Historical Marker

Bruni

Marker installed: 2009

This historic settlement was named for Antonio Mateo Bruni (1856-1931), a native of Bozzi, Emilia-Romagna, Italy. Bruni's parents died when he was a young boy, and in 1872, he moved to San Antonio to live with an uncle. Five years later, Bruni, along with his brother Luigi, moved to Laredo, where they opened a mercantile store. Antonio Bruni married Consolacion Henry in 1879, and the couple had nine children. Bruni acquired interest in the sheep and cattle industry, and was appointed Webb County tax assessor in 1882. Bruni went on to serve as a county commissioner and as county treasurer. The Texas Mexican Railroad built a station on one of Bruni's ranches ca. 1881, and Bruni took the opportunity to open a commissary at the site.
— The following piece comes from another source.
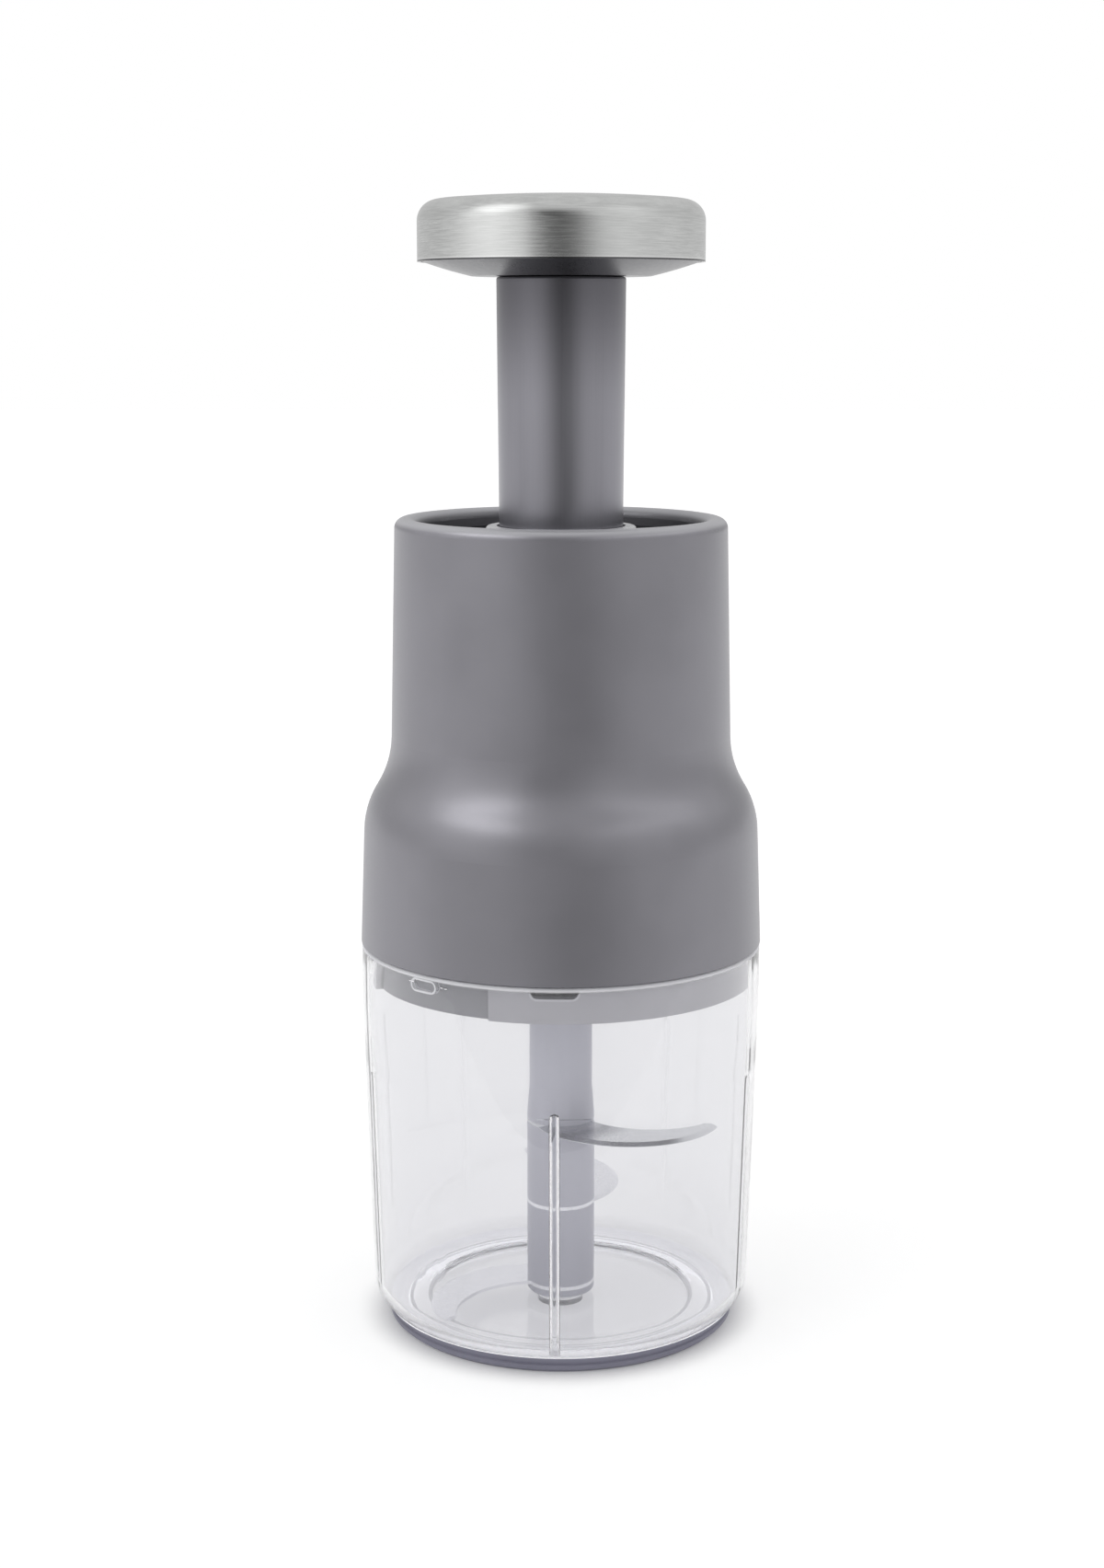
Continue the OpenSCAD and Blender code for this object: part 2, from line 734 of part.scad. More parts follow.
module drive_nut() {
    color([0.9, 0.9, 0.88]) difference() {
        union() {
            disc(stem_low_r - stem_chamfer, nut_z, stem_z);
            disc(press_bore, nut_z, stem_z + nut_h);
        }
        strip(nut_play, nut_z - cut, stem_z + nut_h + cut, 16);
    }
}

module output_bush() {
    color([0.9, 0.9, 0.88]) difference() {
        union() {
            disc(bush_bore + out_bush_t, out_tube_z + coupling_lift / 2, out_tube_top + lap);
            disc(tube_bore + out_tube_t, out_tube_top, out_tube_top + flange_t);
        }
        disc(bush_bore, out_tube_z, clutch_z);
    }
}

module rod_bush() {
    color([0.9, 0.9, 0.88]) difference() {
        union() {
            disc(rod_bush_r, shelf_z, shelf_top + lap);
            disc(rod_bush_r + rod_flange_w, shelf_top, shelf_top + flange_t);
        }
        disc(shank_r + run_fit, shelf_z - cut, strip_z);
    }
}

// Inner guide: a well around the stem, the long tube and the lower flange on its posts
module guide_sleeve() {
    tube_r = guide_r + guide_wall;
    well_r = rim_in_r + well_t;
    lip_top = housing_top - rim_h - face_gap;
    color([0.35, 0.35, 0.38]) difference() {
        union() {
            ring(well_r, rim_in_r, well_z - well_t, lip_top);
            ring(collar_r - housing_wall - tight, rim_in_r, lip_top - well_t + face_gap, lip_top);
            ring(well_r, guide_r, well_z - well_t, well_z);
            ring(tube_r, guide_r, shelf_z, well_z);
            ring(base_flange_r, rod_bush_r + tight, shelf_z, shelf_top);
            around(screw_count, screw_turn) translate([screw_ring_r, 0, plate_z])
                cylinder(h = shelf_z - plate_z + lap, r = post_r);
        }
        for (s = [0, 180]) rotate([0, 0, s]) translate([0, -key_w / 2, shelf_top])
            cube([guide_r + key_depth, key_w, far]);
        around(screw_count, screw_turn) translate([screw_ring_r, 0, head_z])
            cylinder(h = screw_len + end_gap, r = screw_r + tight);
    }
}

module guide_bush() {
    round_z = bush_top - bush_round;
    color([0.8, 0.8, 0.82]) difference() {
        union() {
            disc(guide_r - tight, bush_bottom, well_z);
            disc(guide_r + guide_wall, well_z, well_z + bush_foot_t);
            disc(bush_r, well_z, round_z);
            disc(bush_r - bush_round, well_z, bush_top);
            translate([0, 0, round_z]) rotate_extrude() translate([bush_r - bush_round, 0])
                circle(r = bush_round);
        }
        disc(stem_bore, bush_bottom - cut, bush_top + cut);
    }
}

module sector(r, angle, z0, z1) {
    translate([0, 0, z0]) rotate([0, 0, -angle / 2]) rotate_extrude(angle = angle) square([r, z1 - z0]);
}

// Slot with a flat top and two rounded lower corners
module release_slot() {
    translate([-slot_w / 2, slot_round]) square([slot_w, slot_h - slot_round]);
    translate([slot_round - slot_w / 2, 0]) square([slot_w - 2 * slot_round, slot_h]);
    for (s = [-1, 1]) translate([s * (slot_w / 2 - slot_round), slot_round]) circle(r = slot_round);
}

// Plate that closes the housing, with the skirt, its lug bays and the bearing tube
module lid_base() {
    head_r = screw_head_r + seat;
    color([0.5, 0.5, 0.52]) difference() {
        union() {
            ring(skirt_r, skirt_r - skirt_t, skirt_z, head_z + lap);
            ring(spigot_r, tube_bore, head_z, plate_z);
            ring(spigot_r, spigot_r - skirt_t, plate_z - lap, plate_z + spigot_h);
            ring(tube_bore + out_tube_t, tube_bore, out_tube_z, out_tube_top);
            around(screw_count, screw_turn) translate([screw_ring_r, 0, head_z - screw_head_h - boss_drop])
                cylinder(h = screw_head_h + boss_drop + lap, r = screw_head_r + boss_wall);
        }
        around(lug_count, bay_turn) difference() {
            sector(jar_r, bay_angle, skirt_z - cut, head_z);
            disc(bay_r, skirt_z - 2 * cut, head_z + cut);
        }
        around(lug_count, slot_turn) translate([bay_r, 0, head_z - slot_h - slot_lip])
            rotate([90, 0, 90]) linear_extrude(height = jar_r - bay_r) release_slot();
        around(screw_count, screw_turn) translate([screw_ring_r, 0, head_z - screw_head_h - cut]) {
            cylinder(h = screw_head_h + cut, r = head_r);
            cylinder(h = far, r = screw_r + seat);
        }
    }
}

module lid_screws() {
    color("silver") around(screw_count, screw_turn) translate([screw_ring_r, 0, head_z]) {
        translate([0, 0, -screw_head_h]) cylinder(h = screw_head_h, r = screw_head_r);
        translate([0, 0, -lap]) cylinder(h = screw_len + lap, r = screw_r);
    }
}

// Half outline of the housing, set in from its outer face
module housing_outline(inset, bottom) {
    p_low = [housing_r - inset, bottom];
    p_bulge = bulge + (bulge_r - inset) * side;
    p_link = bulge + (bulge_r - inset) * link;
    p_neck = hollow - (hollow_r + inset) * out;
    p_top = [collar_r - inset, housing_top - rim_round];
    polygon([[0, bottom], p_low, p_bulge, [0, p_bulge[1]]]);
    translate(bulge) circle(r = bulge_r - inset);
    neck_foot = p_neck[1] - lap / 10;
    polygon([[0, neck_foot], [p_neck[0], neck_foot], p_neck, p_top, [0, p_top[1]]]);
    difference() {
        polygon([[0, bulge[1]], [p_link[0], bulge[1]], p_link, p_neck, [0, p_neck[1]]]);
        translate(hollow) circle(r = hollow_r + inset);
    }
}

module housing() {
    rim_z = housing_top - rim_round;
    color([0.5, 0.5, 0.52]) rotate_extrude() {
        difference() {
            housing_outline(0, head_z);
            housing_outline(housing_wall, head_z - cut);
            translate([0, head_z - cut]) square([rim_in_r, far]);
        }
        translate([rim_in_r, housing_top - rim_h]) square([collar_r - rim_in_r, rim_h - rim_round]);
        intersection() {
            translate([rim_in_r, rim_z]) square([collar_r - rim_in_r, rim_round]);
            union() {
                translate([rim_in_r + rim_round, rim_z])
                    square([collar_r - rim_in_r - 2 * rim_round, rim_round]);
                for (x = [rim_in_r + rim_round, collar_r - rim_round])
                    translate([x, rim_z]) circle(r = rim_round);
            }
        }
    }
}

// Helix of round wire between the shelf and the stem's flange
module return_spring() {
    wire_r = wire_d / 2;
    sides = 8;
    steps = 18;
    count = ceil(spring_turns * steps);
    z0 = shelf_top + wire_r + face_gap;
    rise = flange_z - wire_r - face_gap - z0;
    points = [for (i = [0 : count]) for (j = [0 : sides - 1])
        let (a = 360 * spring_turns * i / count, b = 360 * j / sides, r = spring_r + wire_r * cos(b))
        [r * cos(a), r * sin(a), z0 + rise * i / count + wire_r * sin(b)]];
    skin = [for (i = [0 : count - 1]) for (j = [0 : sides - 1])
        let (a = i * sides + j, b = i * sides + (j + 1) % sides)
        each [[a, a + sides, b], [b, a + sides, b + sides]]];
    ends = [[for (j = [0 : sides - 1]) j], [for (j = [sides - 1 : -1 : 0]) count * sides + j]];
    color("silver") polyhedron(points = points, faces = concat(skin, ends));
}

// Half outline of the stem: it widens from the collar up to its rounded shoulder
module stem_outline() {
    round_z = stem_top - stem_round;
    polygon([[0, stem_z], [stem_low_r - stem_chamfer, stem_z], [stem_low_r, flange_z],
        [stem_low_r, bush_top], [stem_r, round_z], [0, round_z]]);
    translate([0, round_z - lap]) square([stem_r - stem_round, stem_round + lap]);
    translate([stem_r - stem_round, round_z]) circle(r = stem_round);
}

module stem() {
    key_in = stem_in_r + stem_wall / 2;
    color([0.5, 0.5, 0.52]) difference() {
        union() {
            rotate_extrude() stem_outline();
            disc(flange_r, flange_z, buffer_z);
            for (s = [0, 180]) rotate([0, 0, s]) translate([key_in, seat - key_w / 2, flange_z])
                cube([guide_r + key_depth - seat - key_in, key_w - 2 * seat, guide_flange_t]);
            disc(stud_r, stem_top - lap, stem_top + stud_h);
        }
        disc(stem_in_r, stem_z - cut, web_z);
        disc(knob_screw_r + tight, web_z + hole_web, stem_top + stud_h + cut);
    }
}

module return_buffer() {
    color([0.15, 0.15, 0.16])
        ring(flange_r - face_gap, stem_low_r + face_gap, buffer_z, buffer_z + buffer_t);
}

// Convex plate under the knob: flat around the stem, then rising to the cap's edge
module knob_base() {
    steps = 10;
    width = under_r - under_flat_r;
    rise = knob_edge_z + face_gap - under_z;
    belly = [for (i = [0 : steps]) let (t = i / steps)
        [under_flat_r + width * t, under_z + rise * (under_slope * t + (1 - under_slope) * t * t)]];
    upper = [for (i = [steps : -1 : 0]) belly[i] + [0, under_t]];
    hole = stud_r + face_gap;
    color([0.75, 0.75, 0.76]) rotate_extrude()
        polygon(concat([[hole, under_z]], belly, upper, [[hole, under_z + under_t]]));
}

module knob_core() {
    color([0.35, 0.35, 0.38]) difference() {
        union() {
            disc(hub_r, hub_z, core_top);
            disc(crown_x, core_z0, core_top);
            ring(core_r, core_r - core_wall, core_edge_z, dome_z);
            ring(core_r, crown_x - cut, core_z0, dome_z);
        }
        disc(stud_r + tight, hub_z - cut, stem_top + stud_h + end_gap);
        disc(knob_screw_r + seat, hub_z, far);
        disc(knob_head_r + seat, knob_head_z, far);
    }
}

module knob_screw() {
    color("silver") {
        disc(knob_head_r, knob_head_z, knob_head_z + knob_head_h);
        disc(knob_screw_r, web_z + hole_web + end_gap, knob_head_z + lap);
    }
}

// Half outline of the cap, set in from its outer face
module cap_outline(inset, bottom) {
    square_r = knob_r - inset;
    translate([0, bottom]) square([square_r, dome_z - bottom]);
    translate([crown_x, dome_z]) circle(r = knob_round - inset);
    intersection() {
        translate([0, dome_z + knob_round + crown_rise - crown_r]) circle(r = crown_r - inset);
        translate([0, dome_z - cut]) square([crown_x, far]);
    }
}

module knob_cap() {
    color([0.78, 0.79, 0.8]) rotate_extrude() difference() {
        cap_outline(0, knob_edge_z);
        cap_outline(cap_t, knob_edge_z - cut);
        translate([-far, 0]) square([far, far]);
    }
}

jar();
foot_ring();
pivot_pin();
blade_shaft();
blade_upper();
blade_middle();
blade_lower();
spacer_upper();
spacer_lower();
shaft_cap();
drive_coupling();
clutch_driver();
driver_screw();
spiral_rod();
output_bush();
rod_bush();
guide_sleeve();
guide_bush();
lid_base();
lid_screws();
housing();
return_spring();
stem();
drive_nut();
return_buffer();
knob_base();
knob_core();
knob_screw();
knob_cap();
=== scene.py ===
import math

import bmesh
import bpy
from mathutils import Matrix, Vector


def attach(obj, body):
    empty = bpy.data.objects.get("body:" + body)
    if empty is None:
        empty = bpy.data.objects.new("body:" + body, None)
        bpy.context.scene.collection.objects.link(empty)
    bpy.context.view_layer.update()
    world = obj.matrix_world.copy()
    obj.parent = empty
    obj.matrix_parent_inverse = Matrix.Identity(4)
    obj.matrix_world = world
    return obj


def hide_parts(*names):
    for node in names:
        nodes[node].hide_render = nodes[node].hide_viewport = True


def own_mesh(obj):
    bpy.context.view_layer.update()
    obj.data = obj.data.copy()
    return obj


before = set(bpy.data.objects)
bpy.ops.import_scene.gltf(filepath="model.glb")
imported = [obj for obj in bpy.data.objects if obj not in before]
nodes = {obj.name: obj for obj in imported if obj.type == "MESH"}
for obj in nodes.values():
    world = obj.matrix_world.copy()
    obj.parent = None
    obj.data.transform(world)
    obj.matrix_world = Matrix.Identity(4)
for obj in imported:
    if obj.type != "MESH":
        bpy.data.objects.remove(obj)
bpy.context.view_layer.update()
print("frame loaded:", len(nodes), "nodes")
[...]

When the first school in the area opened in 1886, the fledgling settlement was called Bruniville. A post office was first established in 1900, and Moglia Lodovico served as the first postmaster. In 1922, the Bruni Townsite Company, established by C. R. Cole and Dudley Tyng, purchased and surveyed over 150 acres approximately one quarter mile west of the site of the school and post office that had already been built. The discovery of oil in the area during the 1920s brought growth to the town of Bruni. Mining of commercial-grade uranium beginning in the 1970s gave the area another economic boost. In 1974 the Bruni, Torrecillas (Oil Town) and Aguilares school districts joined to form the Webb Consolidated Independent School District. When the Mirando schools joined the district in 2005, the Bruni-based WCISD became the only education facilities operating outside of Laredo in Webb County. (2009).